— START Given records —
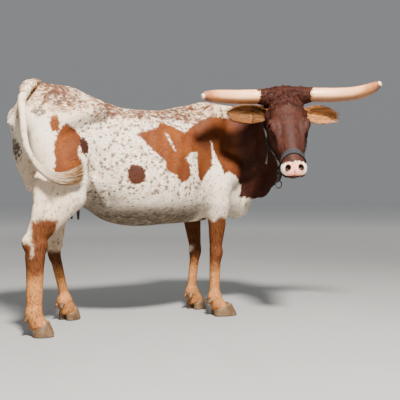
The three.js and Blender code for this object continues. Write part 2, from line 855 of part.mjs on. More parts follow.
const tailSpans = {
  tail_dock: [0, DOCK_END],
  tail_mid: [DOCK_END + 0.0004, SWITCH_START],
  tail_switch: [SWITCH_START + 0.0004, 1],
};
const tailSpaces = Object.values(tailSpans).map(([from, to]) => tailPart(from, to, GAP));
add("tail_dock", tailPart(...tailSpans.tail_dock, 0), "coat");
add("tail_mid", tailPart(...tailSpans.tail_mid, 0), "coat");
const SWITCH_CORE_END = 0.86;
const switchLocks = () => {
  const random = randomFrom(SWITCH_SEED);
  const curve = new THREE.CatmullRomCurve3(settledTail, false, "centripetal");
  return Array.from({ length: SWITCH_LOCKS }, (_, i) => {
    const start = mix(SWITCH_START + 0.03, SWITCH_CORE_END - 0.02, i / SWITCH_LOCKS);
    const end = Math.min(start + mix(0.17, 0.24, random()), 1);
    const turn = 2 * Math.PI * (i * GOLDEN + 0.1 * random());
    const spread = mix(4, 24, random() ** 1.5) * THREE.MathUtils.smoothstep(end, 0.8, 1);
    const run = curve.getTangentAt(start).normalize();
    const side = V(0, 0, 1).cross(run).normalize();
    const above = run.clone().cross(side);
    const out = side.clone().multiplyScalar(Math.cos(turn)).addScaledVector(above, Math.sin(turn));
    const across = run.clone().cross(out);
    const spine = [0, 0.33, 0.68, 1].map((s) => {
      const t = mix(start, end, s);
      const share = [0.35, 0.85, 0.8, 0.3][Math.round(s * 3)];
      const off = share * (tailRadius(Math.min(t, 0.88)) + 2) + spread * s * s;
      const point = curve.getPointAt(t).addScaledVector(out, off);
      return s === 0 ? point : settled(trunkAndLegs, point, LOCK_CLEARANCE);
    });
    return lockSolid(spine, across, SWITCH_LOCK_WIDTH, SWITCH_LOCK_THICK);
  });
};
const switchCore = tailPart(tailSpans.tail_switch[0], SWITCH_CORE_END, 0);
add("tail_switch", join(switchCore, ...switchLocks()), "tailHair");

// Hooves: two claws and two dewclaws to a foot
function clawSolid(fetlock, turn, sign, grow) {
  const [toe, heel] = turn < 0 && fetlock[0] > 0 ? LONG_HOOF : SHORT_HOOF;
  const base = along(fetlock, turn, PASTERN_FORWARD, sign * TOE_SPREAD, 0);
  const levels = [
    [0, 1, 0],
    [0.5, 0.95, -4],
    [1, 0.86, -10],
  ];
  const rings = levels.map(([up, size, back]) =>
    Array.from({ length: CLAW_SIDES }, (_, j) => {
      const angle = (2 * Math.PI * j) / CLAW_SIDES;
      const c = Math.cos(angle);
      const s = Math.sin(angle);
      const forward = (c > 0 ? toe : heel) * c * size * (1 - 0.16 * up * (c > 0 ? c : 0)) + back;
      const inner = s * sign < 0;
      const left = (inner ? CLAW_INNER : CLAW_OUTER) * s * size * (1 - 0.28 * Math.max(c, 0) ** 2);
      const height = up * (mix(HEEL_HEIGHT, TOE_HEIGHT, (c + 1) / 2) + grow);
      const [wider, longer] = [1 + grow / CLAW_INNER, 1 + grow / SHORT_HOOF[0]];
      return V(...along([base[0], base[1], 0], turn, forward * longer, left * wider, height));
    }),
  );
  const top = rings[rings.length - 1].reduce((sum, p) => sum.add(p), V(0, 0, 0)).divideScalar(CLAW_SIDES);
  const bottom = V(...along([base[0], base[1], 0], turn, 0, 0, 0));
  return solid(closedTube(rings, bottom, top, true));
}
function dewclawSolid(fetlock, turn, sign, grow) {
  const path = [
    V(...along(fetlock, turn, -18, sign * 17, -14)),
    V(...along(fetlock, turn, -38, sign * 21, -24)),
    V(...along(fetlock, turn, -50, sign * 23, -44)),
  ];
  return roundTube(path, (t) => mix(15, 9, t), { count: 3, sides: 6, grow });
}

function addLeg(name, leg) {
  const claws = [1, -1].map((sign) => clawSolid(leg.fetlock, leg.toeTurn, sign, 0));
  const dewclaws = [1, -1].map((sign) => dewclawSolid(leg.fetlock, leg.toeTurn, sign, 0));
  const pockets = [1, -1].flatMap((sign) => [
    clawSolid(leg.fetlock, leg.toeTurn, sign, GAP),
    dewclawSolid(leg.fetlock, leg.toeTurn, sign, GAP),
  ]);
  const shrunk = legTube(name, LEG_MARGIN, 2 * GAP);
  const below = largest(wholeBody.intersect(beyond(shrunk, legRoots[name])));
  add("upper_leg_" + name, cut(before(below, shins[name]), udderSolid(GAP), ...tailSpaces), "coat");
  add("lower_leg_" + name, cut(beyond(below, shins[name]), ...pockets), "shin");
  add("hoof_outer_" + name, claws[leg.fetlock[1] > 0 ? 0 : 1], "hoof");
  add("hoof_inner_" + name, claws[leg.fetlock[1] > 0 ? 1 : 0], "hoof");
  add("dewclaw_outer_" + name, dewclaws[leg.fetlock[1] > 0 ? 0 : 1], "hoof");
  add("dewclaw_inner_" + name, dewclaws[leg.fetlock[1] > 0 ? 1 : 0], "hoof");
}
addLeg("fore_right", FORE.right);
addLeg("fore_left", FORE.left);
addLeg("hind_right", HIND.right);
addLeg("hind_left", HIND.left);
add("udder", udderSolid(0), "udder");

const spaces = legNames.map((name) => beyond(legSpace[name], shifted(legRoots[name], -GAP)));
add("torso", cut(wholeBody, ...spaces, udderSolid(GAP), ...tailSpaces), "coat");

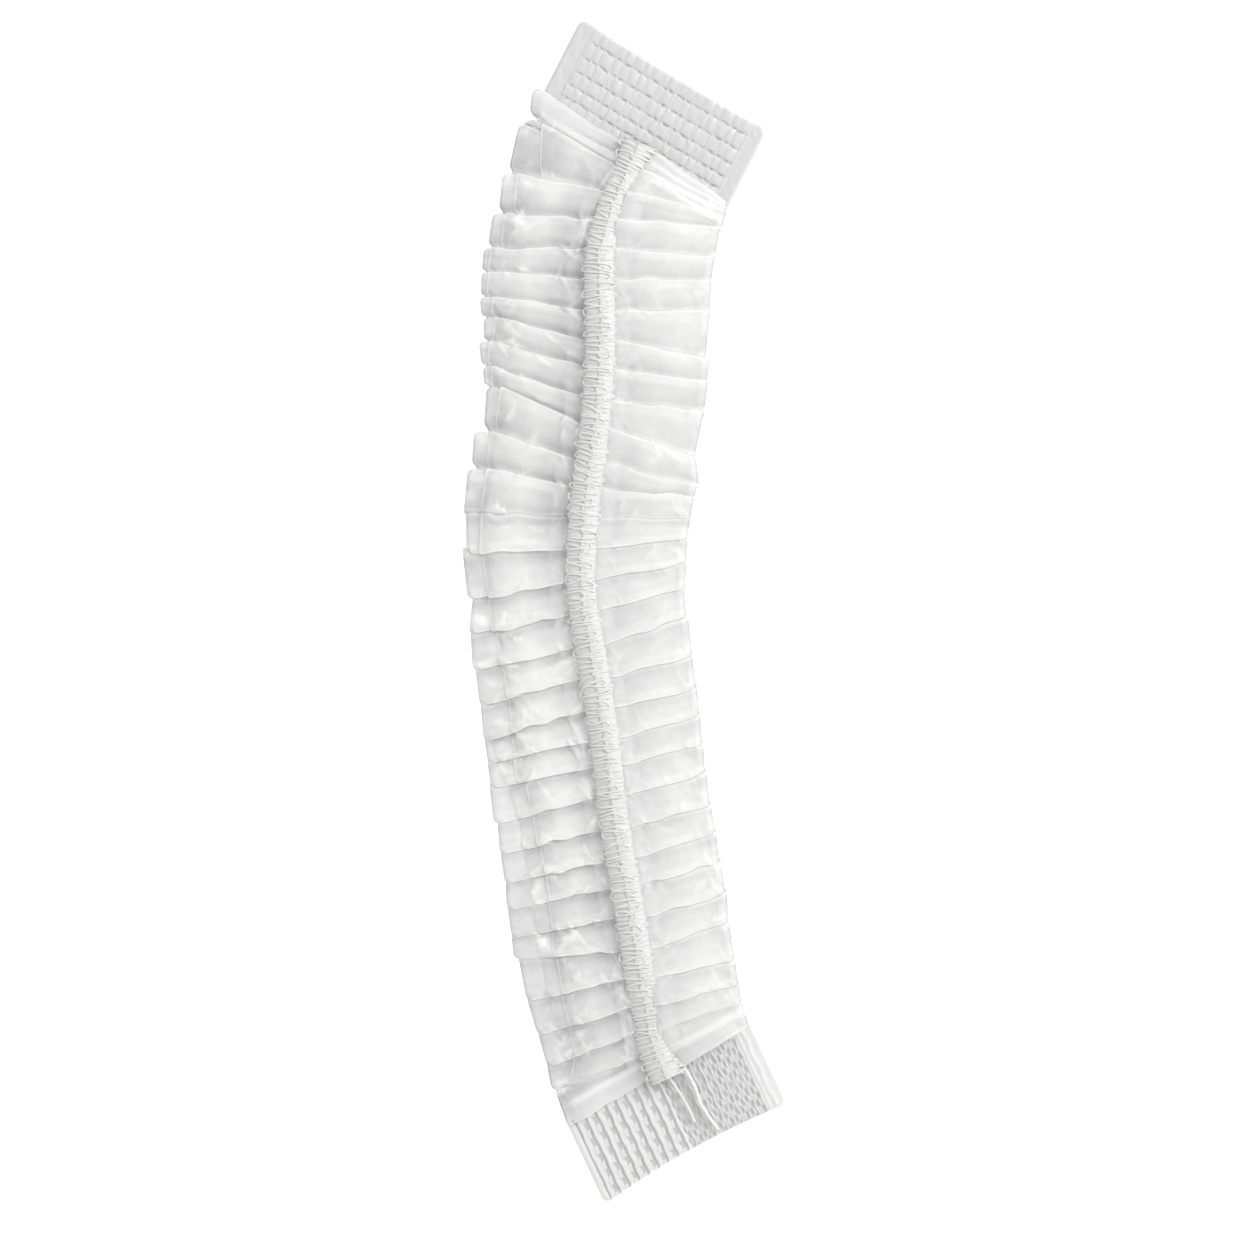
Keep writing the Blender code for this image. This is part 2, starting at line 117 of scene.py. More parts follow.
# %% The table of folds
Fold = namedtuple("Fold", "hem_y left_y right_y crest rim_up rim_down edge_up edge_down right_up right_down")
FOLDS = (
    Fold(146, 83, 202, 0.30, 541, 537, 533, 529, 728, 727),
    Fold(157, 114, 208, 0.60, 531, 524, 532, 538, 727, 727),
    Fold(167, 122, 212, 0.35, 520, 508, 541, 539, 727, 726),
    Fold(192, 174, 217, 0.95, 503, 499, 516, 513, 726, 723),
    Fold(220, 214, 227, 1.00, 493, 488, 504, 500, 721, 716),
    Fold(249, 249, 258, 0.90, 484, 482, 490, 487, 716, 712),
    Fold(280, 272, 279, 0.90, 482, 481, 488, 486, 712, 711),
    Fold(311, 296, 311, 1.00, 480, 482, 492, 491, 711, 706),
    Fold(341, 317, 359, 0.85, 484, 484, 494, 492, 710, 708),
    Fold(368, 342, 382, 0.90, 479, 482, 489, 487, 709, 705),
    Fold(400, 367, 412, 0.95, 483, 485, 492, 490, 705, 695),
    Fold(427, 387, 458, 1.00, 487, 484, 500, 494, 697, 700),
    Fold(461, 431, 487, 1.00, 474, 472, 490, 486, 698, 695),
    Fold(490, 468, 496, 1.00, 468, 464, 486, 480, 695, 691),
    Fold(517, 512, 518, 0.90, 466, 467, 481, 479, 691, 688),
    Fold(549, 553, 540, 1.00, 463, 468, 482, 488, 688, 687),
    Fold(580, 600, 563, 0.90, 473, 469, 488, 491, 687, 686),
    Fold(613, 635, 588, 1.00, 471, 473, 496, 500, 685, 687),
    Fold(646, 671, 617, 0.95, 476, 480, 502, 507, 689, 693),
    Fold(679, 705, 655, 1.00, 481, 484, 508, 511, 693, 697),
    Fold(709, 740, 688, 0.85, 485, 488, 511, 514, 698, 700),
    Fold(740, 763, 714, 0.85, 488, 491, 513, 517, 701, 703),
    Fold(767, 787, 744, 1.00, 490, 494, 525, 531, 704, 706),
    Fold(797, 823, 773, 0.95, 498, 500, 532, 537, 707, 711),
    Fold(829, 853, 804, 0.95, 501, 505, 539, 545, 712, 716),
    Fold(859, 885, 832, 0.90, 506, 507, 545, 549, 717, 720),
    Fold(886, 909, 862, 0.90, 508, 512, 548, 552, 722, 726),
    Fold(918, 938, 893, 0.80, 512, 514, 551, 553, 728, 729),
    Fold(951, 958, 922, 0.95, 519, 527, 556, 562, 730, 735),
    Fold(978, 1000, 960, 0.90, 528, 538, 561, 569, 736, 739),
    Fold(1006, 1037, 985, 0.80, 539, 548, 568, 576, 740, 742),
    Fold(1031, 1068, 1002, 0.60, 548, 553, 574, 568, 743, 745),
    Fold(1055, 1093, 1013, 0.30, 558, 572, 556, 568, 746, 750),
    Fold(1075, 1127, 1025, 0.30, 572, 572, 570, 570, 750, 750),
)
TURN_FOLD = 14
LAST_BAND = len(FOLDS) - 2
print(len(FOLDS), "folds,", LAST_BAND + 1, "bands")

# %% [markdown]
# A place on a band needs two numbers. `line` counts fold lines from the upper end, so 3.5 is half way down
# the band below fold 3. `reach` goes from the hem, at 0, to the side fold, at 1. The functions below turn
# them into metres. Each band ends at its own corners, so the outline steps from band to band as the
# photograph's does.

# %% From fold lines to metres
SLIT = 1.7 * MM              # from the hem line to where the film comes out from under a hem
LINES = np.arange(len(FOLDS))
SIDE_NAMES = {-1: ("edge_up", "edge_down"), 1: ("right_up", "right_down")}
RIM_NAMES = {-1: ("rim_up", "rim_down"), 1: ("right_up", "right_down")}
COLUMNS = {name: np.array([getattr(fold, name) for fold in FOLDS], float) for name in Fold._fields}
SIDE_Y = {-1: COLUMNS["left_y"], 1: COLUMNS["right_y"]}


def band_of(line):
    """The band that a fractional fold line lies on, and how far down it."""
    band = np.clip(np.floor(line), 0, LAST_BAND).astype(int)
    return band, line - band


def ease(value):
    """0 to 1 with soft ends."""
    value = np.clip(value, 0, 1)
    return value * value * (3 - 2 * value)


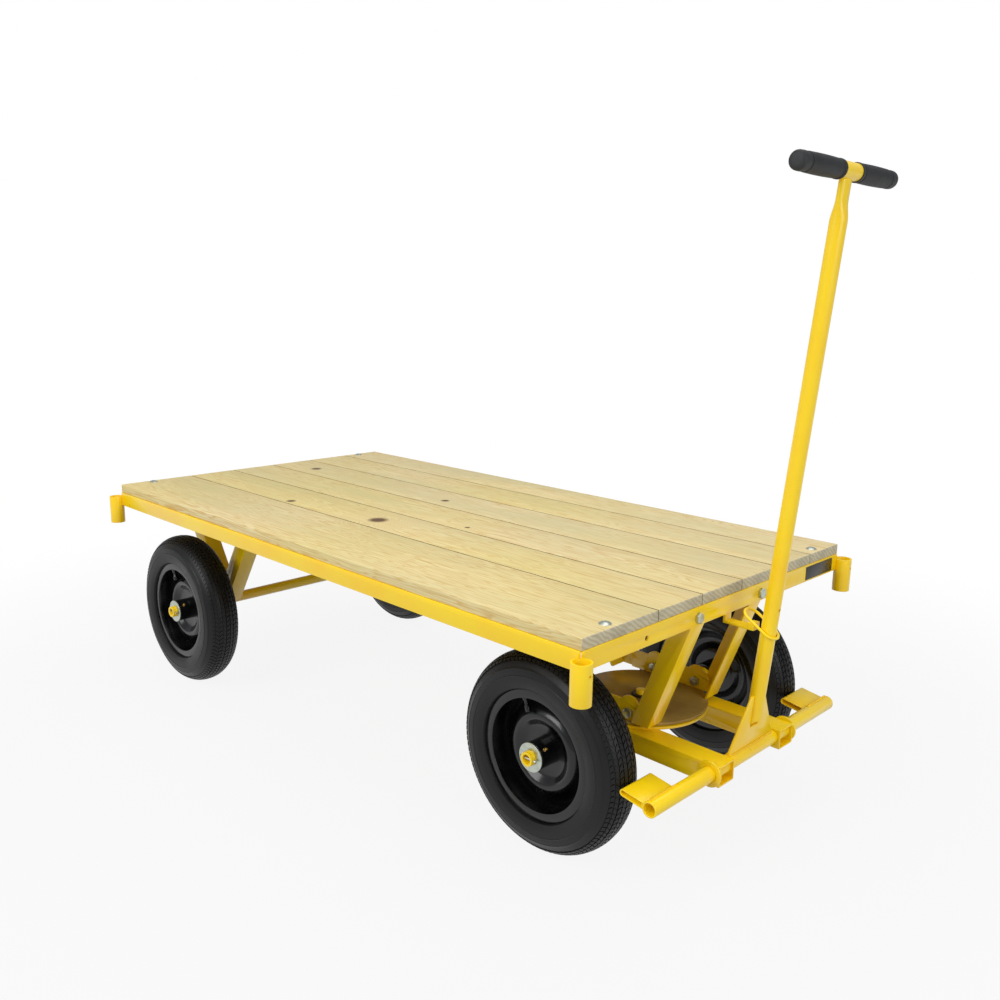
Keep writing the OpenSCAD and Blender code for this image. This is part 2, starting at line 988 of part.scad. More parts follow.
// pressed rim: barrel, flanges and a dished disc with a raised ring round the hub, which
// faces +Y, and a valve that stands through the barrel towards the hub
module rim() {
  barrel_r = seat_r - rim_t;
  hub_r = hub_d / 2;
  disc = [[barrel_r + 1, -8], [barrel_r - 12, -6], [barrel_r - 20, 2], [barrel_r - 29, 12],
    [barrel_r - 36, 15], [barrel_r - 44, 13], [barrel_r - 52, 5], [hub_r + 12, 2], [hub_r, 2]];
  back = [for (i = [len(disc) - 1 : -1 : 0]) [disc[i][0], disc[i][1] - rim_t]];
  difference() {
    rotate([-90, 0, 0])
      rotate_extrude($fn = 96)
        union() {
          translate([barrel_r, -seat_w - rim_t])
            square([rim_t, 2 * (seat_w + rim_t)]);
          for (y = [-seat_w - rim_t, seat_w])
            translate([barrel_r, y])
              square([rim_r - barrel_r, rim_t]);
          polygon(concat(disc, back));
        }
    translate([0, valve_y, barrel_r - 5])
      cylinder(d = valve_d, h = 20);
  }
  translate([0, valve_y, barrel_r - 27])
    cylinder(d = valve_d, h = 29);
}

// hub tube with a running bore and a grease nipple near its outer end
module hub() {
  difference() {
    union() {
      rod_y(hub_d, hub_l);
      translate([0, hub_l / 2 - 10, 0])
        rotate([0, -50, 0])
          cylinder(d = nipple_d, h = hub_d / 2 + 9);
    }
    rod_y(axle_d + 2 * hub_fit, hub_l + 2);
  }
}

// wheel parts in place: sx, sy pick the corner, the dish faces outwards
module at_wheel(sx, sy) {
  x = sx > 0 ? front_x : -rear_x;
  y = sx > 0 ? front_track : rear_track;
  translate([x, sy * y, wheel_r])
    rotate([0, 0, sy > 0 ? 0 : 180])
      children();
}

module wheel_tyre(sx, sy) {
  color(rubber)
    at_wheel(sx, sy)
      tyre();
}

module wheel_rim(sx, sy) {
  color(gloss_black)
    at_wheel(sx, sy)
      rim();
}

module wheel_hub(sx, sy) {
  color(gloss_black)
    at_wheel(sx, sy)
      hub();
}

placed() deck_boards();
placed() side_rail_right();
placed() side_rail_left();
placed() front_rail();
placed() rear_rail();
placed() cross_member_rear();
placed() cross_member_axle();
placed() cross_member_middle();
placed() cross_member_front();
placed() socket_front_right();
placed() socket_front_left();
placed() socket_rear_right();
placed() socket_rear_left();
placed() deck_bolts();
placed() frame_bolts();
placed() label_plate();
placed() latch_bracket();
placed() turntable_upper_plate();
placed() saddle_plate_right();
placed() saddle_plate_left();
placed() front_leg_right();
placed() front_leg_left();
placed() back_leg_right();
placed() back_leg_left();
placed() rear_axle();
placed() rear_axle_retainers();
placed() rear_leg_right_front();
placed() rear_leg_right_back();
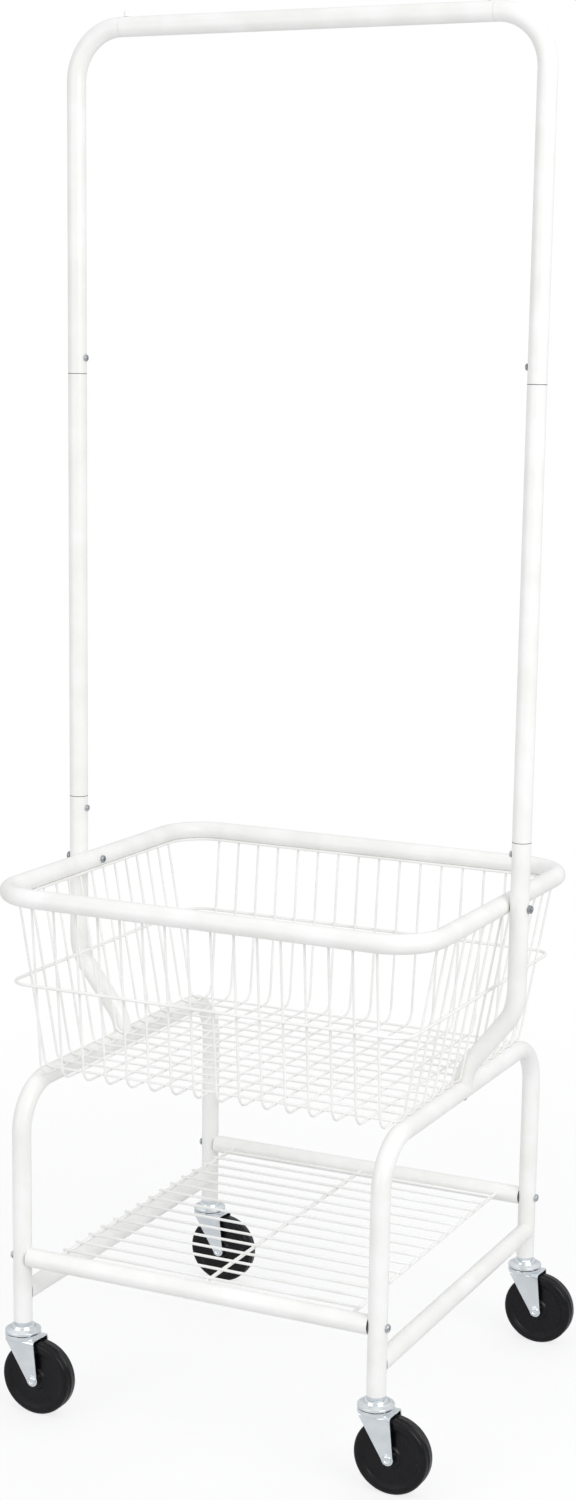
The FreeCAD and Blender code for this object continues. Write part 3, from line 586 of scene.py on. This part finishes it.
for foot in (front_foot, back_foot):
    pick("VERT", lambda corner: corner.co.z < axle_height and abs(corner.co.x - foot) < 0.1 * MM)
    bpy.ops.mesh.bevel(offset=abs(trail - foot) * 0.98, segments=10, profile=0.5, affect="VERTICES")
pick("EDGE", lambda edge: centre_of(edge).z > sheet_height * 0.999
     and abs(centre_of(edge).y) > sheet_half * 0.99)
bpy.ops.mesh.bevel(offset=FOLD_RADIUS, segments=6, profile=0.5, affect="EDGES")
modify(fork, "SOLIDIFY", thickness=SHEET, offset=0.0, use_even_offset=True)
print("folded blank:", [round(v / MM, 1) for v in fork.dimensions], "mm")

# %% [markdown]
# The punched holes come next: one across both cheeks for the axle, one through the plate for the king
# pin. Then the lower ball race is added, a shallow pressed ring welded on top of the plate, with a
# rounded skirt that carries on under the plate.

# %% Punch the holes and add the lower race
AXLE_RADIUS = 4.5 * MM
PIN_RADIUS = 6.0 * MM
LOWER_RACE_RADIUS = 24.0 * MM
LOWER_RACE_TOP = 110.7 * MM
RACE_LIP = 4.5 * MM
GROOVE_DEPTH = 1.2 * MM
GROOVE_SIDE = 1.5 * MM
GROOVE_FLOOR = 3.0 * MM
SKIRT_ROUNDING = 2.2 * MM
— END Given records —
■ Task prompt
Find the line that contains "The FreeCAD and" in the listing above. Retype it and every line after it up to the last, exactly, and nothing else.

■ Response for this exercise
The FreeCAD and Blender code for this object continues. Write part 3, from line 586 of scene.py on. This part finishes it.
for foot in (front_foot, back_foot):
    pick("VERT", lambda corner: corner.co.z < axle_height and abs(corner.co.x - foot) < 0.1 * MM)
    bpy.ops.mesh.bevel(offset=abs(trail - foot) * 0.98, segments=10, profile=0.5, affect="VERTICES")
pick("EDGE", lambda edge: centre_of(edge).z > sheet_height * 0.999
     and abs(centre_of(edge).y) > sheet_half * 0.99)
bpy.ops.mesh.bevel(offset=FOLD_RADIUS, segments=6, profile=0.5, affect="EDGES")
modify(fork, "SOLIDIFY", thickness=SHEET, offset=0.0, use_even_offset=True)
print("folded blank:", [round(v / MM, 1) for v in fork.dimensions], "mm")

# %% [markdown]
# The punched holes come next: one across both cheeks for the axle, one through the plate for the king
# pin. Then the lower ball race is added, a shallow pressed ring welded on top of the plate, with a
# rounded skirt that carries on under the plate.

# %% Punch the holes and add the lower race
AXLE_RADIUS = 4.5 * MM
PIN_RADIUS = 6.0 * MM
LOWER_RACE_RADIUS = 24.0 * MM
LOWER_RACE_TOP = 110.7 * MM
RACE_LIP = 4.5 * MM
GROOVE_DEPTH = 1.2 * MM
GROOVE_SIDE = 1.5 * MM
GROOVE_FLOOR = 3.0 * MM
SKIRT_ROUNDING = 2.2 * MM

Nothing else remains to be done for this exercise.